+++ Dataset excerpt +++

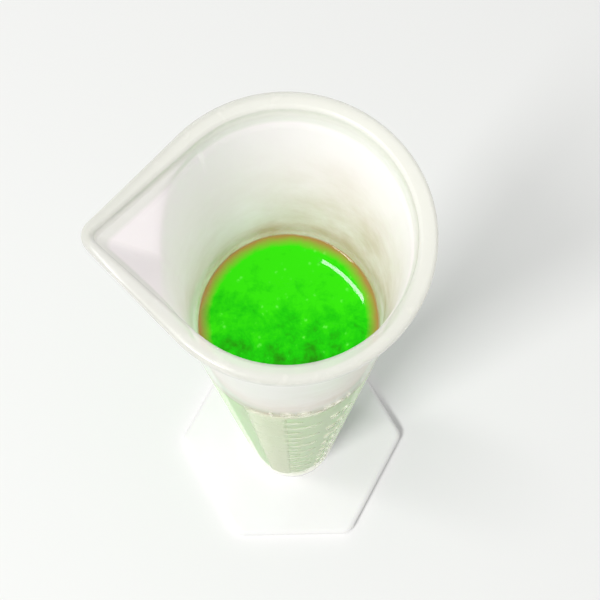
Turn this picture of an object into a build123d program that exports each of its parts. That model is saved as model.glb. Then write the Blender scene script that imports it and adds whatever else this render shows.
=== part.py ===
from build123d import *
import math
import os

# A 100 ml plastic measuring cylinder on a separate hexagonal foot.
# Millimetres, +Z up. The origin is on the tube's axis, level with the table.
# The spout points along -X and the scale faces -Y.

# Tube: the bore widens slightly upwards, as the moulding core needs, inside a straight wall.
overall_height = 250.0
bore_radius_at_floor = 12.9
bore_widening = 0.25
wall_at_mouth = 0.85
floor_thickness = 1.7
floor_corner_chamfer = 2.0
skirt_wall = 1.6
skirt_end_chamfer = 0.3

# Rim: a solid bead round the mouth, with the mouth opened a little wider than the bore.
bead_overhang = 1.5
bead_height = 1.8
bead_underside_drop = 1.2
bead_outer_round = 0.6
mouth_widening = 0.35
mouth_depth = 2.0
mouth_flare_length = 3.0
mouth_inner_round = 0.45

# Spout: every outline is a ring about the tube's axis joined to a small tip circle.
spout_length = 4.7
spout_tip_inner_radius = 0.8
spout_tip_wall = 1.0
spout_tip_bead = 0.2
spout_fall_angle = 52.6

# Scale: raised lines whose heights follow the volume that the bore holds.
full_volume_ml = 100
first_line_ml = 10
line_thickness = 0.4
line_relief = 0.3
scale_left_angle = -118.0
one_ml_line_sweep = 26.0
five_ml_line_sweep = 36.0
ten_ml_line_sweep = 50.0

# Foot: a hexagonal plate with a skirt, hollow below, and a spigot inside the tube's skirt.
foot_corner_reach = 38.45
foot_corner_round = 4.0
foot_height = 4.6
foot_edge_round = 1.8
foot_plate_thickness = 1.7
foot_wall = 1.7
foot_rib_thickness = 1.3
foot_rib_clearance = 0.5
spigot_height = 9.8
spigot_wall = 1.6
spigot_lead_chamfer = 0.8

# Fits
spigot_clearance = 0.05
spigot_top_gap = 0.4
liquid_clearance = 0.05

# Derived radii and heights
bore_radius_at_mouth = bore_radius_at_floor + bore_widening
wall_radius = bore_radius_at_mouth + wall_at_mouth
bead_radius = wall_radius + bead_overhang
mouth_radius = bore_radius_at_mouth + mouth_widening
spout_tip_centre = wall_radius + spout_length
spout_tip_wall_radius = spout_tip_inner_radius + spout_tip_wall
skirt_bore_radius = wall_radius - skirt_wall
spigot_radius = skirt_bore_radius - spigot_clearance
spigot_top = foot_height + spigot_height
floor_underside = spigot_top + spigot_top_gap
floor_top = floor_underside + floor_thickness
bore_slope = bore_widening / (overall_height - floor_top)
bead_bottom = overall_height - bead_height
keel_top = bead_bottom - bead_underside_drop
mouth_floor = overall_height - mouth_depth
flare_bottom = mouth_floor - mouth_flare_length
fall_direction = Vector(
    math.cos(math.radians(spout_fall_angle)), 0, -math.sin(math.radians(spout_fall_angle))
)


def bore_radius(height):
    """Radius of the drafted bore at a height above the table."""
    return bore_radius_at_floor + bore_slope * (height - floor_top)


def height_of_volume(millilitres):
    """Height at which the drafted bore holds this volume above its floor.

    The bore is a cone frustum, V = pi ((r0 + s h)^3 - r0^3) / (3 s), and the chamfered corner of
    the floor, a triangle carried round the bore, takes a little volume away.
    """
    corner_section = floor_corner_chamfer**2 / 2
    corner_path = 2 * math.pi * (bore_radius_at_floor - floor_corner_chamfer / 3)
    volume = millilitres * 1000 + corner_section * corner_path
    cube = bore_radius_at_floor**3 + 3 * bore_slope * volume / math.pi
    return floor_top + (cube ** (1 / 3) - bore_radius_at_floor) / bore_slope


def spout_tangents(ring_radius, tip_radius):
    """Points where the straight +Y side of a spout outline touches the ring and the tip circle."""
    side_angle = math.asin((ring_radius - tip_radius) / spout_tip_centre)
    sine, cosine = math.sin(side_angle), math.cos(side_angle)
    on_ring = Vector(-ring_radius * sine, ring_radius * cosine)
    on_tip = Vector(-spout_tip_centre - tip_radius * sine, tip_radius * cosine)
    return on_ring, on_tip


def spout_vee(ring_radius, tip_radius):
    """The two straight sides of a spout outline and the small arc round its tip."""
    on_ring, on_tip = spout_tangents(ring_radius, tip_radius)
    side = Line(on_ring, on_tip)
    tip = ThreePointArc(
        on_tip, (-spout_tip_centre - tip_radius, 0), Vector(on_tip.X, -on_tip.Y)
    )
    return side + tip + mirror(side, about=Plane.XZ)


def spout_outline(ring_radius, tip_radius):
    """Outline of rim or mouth from above: ring and tip circle with their common tangents."""
    on_ring, on_tip = spout_tangents(ring_radius, tip_radius)
    ring = ThreePointArc(on_ring, (ring_radius, 0), Vector(on_ring.X, -on_ring.Y))
    return make_face(spout_vee(ring_radius, tip_radius) + ring)


def spout_nose(ring_radius, tip_radius):
    """The part of that outline beyond the chord between its two points on the ring."""
    on_ring, on_tip = spout_tangents(ring_radius, tip_radius)
    chord = Line(on_ring, Vector(on_ring.X, -on_ring.Y))
    return make_face(spout_vee(ring_radius, tip_radius) + chord)


def fallen_nose(nose, top, inward_run):
    """The nose carried down along the spout's fall until it has moved inwards by inward_run."""
    length = inward_run / fall_direction.X
    return extrude(Pos(0, 0, top) * nose, length, dir=fall_direction)


def bore_wall(top, inset):
    """Corners of the bore's half section from the axis up to top, inset all round."""
    bottom = floor_top + inset
    return [
        (0, bottom),
        (bore_radius_at_floor - floor_corner_chamfer - inset, bottom),
        (bore_radius_at_floor - inset, bottom + floor_corner_chamfer),
        (bore_radius(top) - inset, top),
    ]


def turned(corners):
    """Solid of revolution about the tube's axis, from the corners of its half section."""
    outline = Polyline(*[(radius, 0, height) for radius, height in corners], close=True)
    return revolve(make_face(outline), axis=Axis.Z)


def make_rim():
    """Bead with its cone-shaped underside, and the spout's keel below it."""
    bead_outline = spout_outline(bead_radius, spout_tip_wall_radius + spout_tip_bead)
    wall_outline = spout_outline(wall_radius, spout_tip_wall_radius)
    bead = extrude(Pos(0, 0, bead_bottom) * bead_outline, bead_height)
    underside = loft(
        [
            (Pos(0, 0, keel_top) * wall_outline).face(),
            (Pos(0, 0, bead_bottom) * bead_outline).face(),
        ]
    )
    reach = spout_tip_centre + spout_tip_wall_radius
    keel = fallen_nose(
        spout_nose(wall_radius, spout_tip_wall_radius),
        keel_top,
        reach - bore_radius_at_floor + spout_tip_wall,
    )
    return bead + underside + keel


def make_hollow():
    """The hollow of the tube: bore, flare and mouth, with the spout's sloping trough."""
    round_hollow = turned(
        [
            *bore_wall(flare_bottom, 0),
            (mouth_radius, mouth_floor),
            (mouth_radius, overall_height),
            (0, overall_height),
        ]
    )
    nose = spout_nose(mouth_radius, spout_tip_inner_radius)
    notch = extrude(Pos(0, 0, mouth_floor) * nose, mouth_depth)
    reach = spout_tip_centre + spout_tip_inner_radius
    trough = fallen_nose(nose, mouth_floor, reach - bore_radius_at_floor + 2 * spout_tip_wall)
    return round_hollow + notch + trough


def make_tube():
    """The tube with skirt, floor, bore, bead and spout."""
    column = Pos(0, 0, foot_height) * Cylinder(
        wall_radius,
        keel_top - foot_height,
        align=(Align.CENTER, Align.CENTER, Align.MIN),
    )
    body = column + make_rim()
    skirt_bore = Pos(0, 0, foot_height) * Cylinder(
        skirt_bore_radius,
        floor_underside - foot_height,
        align=(Align.CENTER, Align.CENTER, Align.MIN),
    )
    body = body - make_hollow() - skirt_bore
    end_edges = body.edges().group_by(Axis.Z)[0]
    body = chamfer(end_edges, skirt_end_chamfer)
    top = body.faces().sort_by(Axis.Z)[-1]
    body = fillet(top.inner_wires()[0].edges(), mouth_inner_round)
    top = body.faces().sort_by(Axis.Z)[-1]
    body = fillet(top.outer_wire().edges(), bead_outer_round)
    return body


def make_graduation_lines():
    """One raised arc on the tube's wall for every millilitre, longer at each fifth and tenth."""
    lines = []
    for millilitres in range(first_line_ml, full_volume_ml + 1):
        if millilitres % 10 == 0:
            sweep = ten_ml_line_sweep
        elif millilitres % 5 == 0:
            sweep = five_ml_line_sweep
        else:
            sweep = one_ml_line_sweep
        bottom = height_of_volume(millilitres) - line_thickness / 2
        section = Pos(wall_radius, 0, bottom) * Rot(90, 0, 0) * Rectangle(
            line_relief, line_thickness, align=(Align.MIN, Align.MIN)
        )
        start = Rot(0, 0, scale_left_angle) * section
        lines += revolve(start, axis=Axis.Z, revolution_arc=sweep).solids()
    return Compound(children=lines)


def foot_outline(inset):
    """The hexagon with rounded corners, moved in by inset, corners on the X axis."""
    reach = foot_corner_reach - inset / math.cos(math.radians(30))
    outline = RegularPolygon(reach, 6)
    return fillet(outline.vertices(), foot_corner_round - inset)


def make_foot():
    """Hexagonal plate with skirt, hollow spigot and six ribs below, one to each corner."""
    plate = extrude(foot_outline(0), foot_height)
    plate = fillet(plate.edges().group_by(Axis.Z)[-1], foot_edge_round)
    hollow_height = foot_height - foot_plate_thickness
    body = plate - extrude(foot_outline(foot_wall), hollow_height)
    bottom = (Align.CENTER, Align.CENTER, Align.MIN)
    spigot = Cylinder(spigot_radius, spigot_top, align=bottom)
    spigot = chamfer(spigot.edges().sort_by(Axis.Z)[-1], spigot_lead_chamfer)
    rib_length = foot_corner_reach - foot_wall
    for corner in range(6):
        body += Rot(0, 0, 60 * corner) * Pos(rib_length / 2, 0, foot_rib_clearance) * Box(
            rib_length,
            foot_rib_thickness,
            hollow_height - foot_rib_clearance,
            align=bottom,
        )
    body += spigot
    return body - Cylinder(spigot_radius - spigot_wall, spigot_top - spigot_wall, align=bottom)


def make_liquid():
    """Green liquid filling the bore up to the full line."""
    level = height_of_volume(full_volume_ml)
    return turned([*bore_wall(level, liquid_clearance), (0, level)])


os.makedirs("parts", exist_ok=True)
export_step(make_tube(), "parts/tube.step")
export_step(make_graduation_lines(), "parts/graduation_lines.step")
export_step(make_foot(), "parts/hexagonal_foot.step")
export_step(make_liquid(), "parts/green_liquid.step")
print("full line at", round(height_of_volume(full_volume_ml), 2), "floor at", round(floor_top, 2))
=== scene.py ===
import math

import bpy
import numpy as np
from mathutils import Matrix, Vector


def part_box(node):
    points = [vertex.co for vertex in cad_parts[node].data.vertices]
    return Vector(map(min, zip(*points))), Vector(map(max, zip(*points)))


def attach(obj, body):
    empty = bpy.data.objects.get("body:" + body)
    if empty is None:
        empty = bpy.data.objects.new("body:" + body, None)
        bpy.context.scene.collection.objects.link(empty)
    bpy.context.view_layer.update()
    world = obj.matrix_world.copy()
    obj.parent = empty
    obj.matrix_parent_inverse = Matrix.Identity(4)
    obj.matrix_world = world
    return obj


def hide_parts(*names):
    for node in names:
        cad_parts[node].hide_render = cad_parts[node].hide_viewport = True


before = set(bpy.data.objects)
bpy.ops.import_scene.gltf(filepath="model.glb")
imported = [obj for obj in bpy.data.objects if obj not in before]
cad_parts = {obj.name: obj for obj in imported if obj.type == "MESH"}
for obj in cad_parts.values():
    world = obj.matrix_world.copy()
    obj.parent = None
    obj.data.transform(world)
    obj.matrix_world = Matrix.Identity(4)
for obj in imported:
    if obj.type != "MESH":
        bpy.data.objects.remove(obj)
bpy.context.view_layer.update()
mm = 0.001


# Hexagonal foot
# The tube stands on a hollow moulding of opaque white plastic, a hexagon with rounded corners
# and a rounded upper edge. Its spigot stands up inside the tube's skirt.
foot_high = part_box("hexagonal_foot")[1]
foot_half_flat = foot_high.y
foot_corner_round = 4.0 * mm
foot_edge_round = 1.8 * mm
foot_height = 4.6 * mm
foot_wall = 1.7 * mm
foot_plate = 1.7 * mm
spigot_radius = 12.35 * mm
spigot_wall = 1.6 * mm
spigot_chamfer = 0.8 * mm
spigot_top = foot_high.z


def closed_round(name, rings, first_pole, last_pole):
    """Closed mesh from rings of points round an axis: a quad joins each point to its neighbours on
    its ring and on the next ring, and a fan of triangles joins each end ring to its pole."""
    stations, columns = rings.shape[:2]
    points = np.concatenate([rings.reshape(-1, 3), [first_pole, last_pole]])
    along, around = np.meshgrid(np.arange(stations - 1), np.arange(columns), indexing="ij")
    here = along * columns + around
    beside = along * columns + (around + 1) % columns
    quads = np.stack([here, beside, beside + columns, here + columns], axis=-1).reshape(-1, 4)
    column = np.arange(columns)
    following = (column + 1) % columns
    last_ring = (stations - 1) * columns
    pole = stations * columns
    start_fan = np.stack([np.full(columns, pole), following, column], axis=-1)
    end_fan = np.stack([np.full(columns, pole + 1), last_ring + column, last_ring + following], -1)
    faces = quads.tolist() + start_fan.tolist() + end_fan.tolist()
    mesh = bpy.data.meshes.new(name)
    mesh.from_pydata(points.tolist(), [], faces)
    mesh.shade_smooth()
    piece = bpy.data.objects.new(name, mesh)
    bpy.context.scene.collection.objects.link(piece)
    return piece


def rounded_corner(start, corner, end, radius, steps):
    """Points of a fillet: the circle of that radius that touches the two sides of a corner, from
    the side towards start to the side towards end. Each is two numbers, distance out and height."""
    start, corner, end = (np.array(p, float) for p in (start, corner, end))
    back = (start - corner) / np.linalg.norm(start - corner)
    ahead = (end - corner) / np.linalg.norm(end - corner)
    half = math.acos(np.clip(back @ ahead, -1, 1)) / 2
    centre = corner + (back + ahead) / np.linalg.norm(back + ahead) * radius / math.sin(half)
    first = corner + back * radius / math.tan(half) - centre
    last = corner + ahead * radius / math.tan(half) - centre
    share = np.linspace(0, 1, steps)[:, None]
    sweep = math.pi - 2 * half
    blend = (np.sin((1 - share) * sweep) * first + np.sin(share * sweep) * last) / math.sin(sweep)
    return centre + blend


def foot_columns(per_side):
    """Angles round the foot, closer together towards the corners: in each sixth the angle from the
    middle of the flat is 30 degrees times the sine of an evenly stepped quarter turn."""
    step = np.linspace(-1, 1, per_side, endpoint=False)
    within = math.radians(30) * np.sin(step * math.pi / 2)
    middles = math.radians(30) + math.radians(60) * np.arange(6)
    return (middles[:, None] + within[None, :]).ravel()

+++

■ **Task goal**
Extract exactly the run of lines beginning at the line with "body = plate" and ending at the line with "before = set(bpy.data.objects)", including both ends and nothing beyond them.

■ **Output**
    body = plate - extrude(foot_outline(foot_wall), hollow_height)
    bottom = (Align.CENTER, Align.CENTER, Align.MIN)
    spigot = Cylinder(spigot_radius, spigot_top, align=bottom)
    spigot = chamfer(spigot.edges().sort_by(Axis.Z)[-1], spigot_lead_chamfer)
    rib_length = foot_corner_reach - foot_wall
    for corner in range(6):
        body += Rot(0, 0, 60 * corner) * Pos(rib_length / 2, 0, foot_rib_clearance) * Box(
            rib_length,
            foot_rib_thickness,
            hollow_height - foot_rib_clearance,
            align=bottom,
        )
    body += spigot
    return body - Cylinder(spigot_radius - spigot_wall, spigot_top - spigot_wall, align=bottom)


def make_liquid():
    """Green liquid filling the bore up to the full line."""
    level = height_of_volume(full_volume_ml)
    return turned([*bore_wall(level, liquid_clearance), (0, level)])


os.makedirs("parts", exist_ok=True)
export_step(make_tube(), "parts/tube.step")
export_step(make_graduation_lines(), "parts/graduation_lines.step")
export_step(make_foot(), "parts/hexagonal_foot.step")
export_step(make_liquid(), "parts/green_liquid.step")
print("full line at", round(height_of_volume(full_volume_ml), 2), "floor at", round(floor_top, 2))
=== scene.py ===
import math

import bpy
import numpy as np
from mathutils import Matrix, Vector


def part_box(node):
    points = [vertex.co for vertex in cad_parts[node].data.vertices]
    return Vector(map(min, zip(*points))), Vector(map(max, zip(*points)))


def attach(obj, body):
    empty = bpy.data.objects.get("body:" + body)
    if empty is None:
        empty = bpy.data.objects.new("body:" + body, None)
        bpy.context.scene.collection.objects.link(empty)
    bpy.context.view_layer.update()
    world = obj.matrix_world.copy()
    obj.parent = empty
    obj.matrix_parent_inverse = Matrix.Identity(4)
    obj.matrix_world = world
    return obj


def hide_parts(*names):
    for node in names:
        cad_parts[node].hide_render = cad_parts[node].hide_viewport = True


before = set(bpy.data.objects)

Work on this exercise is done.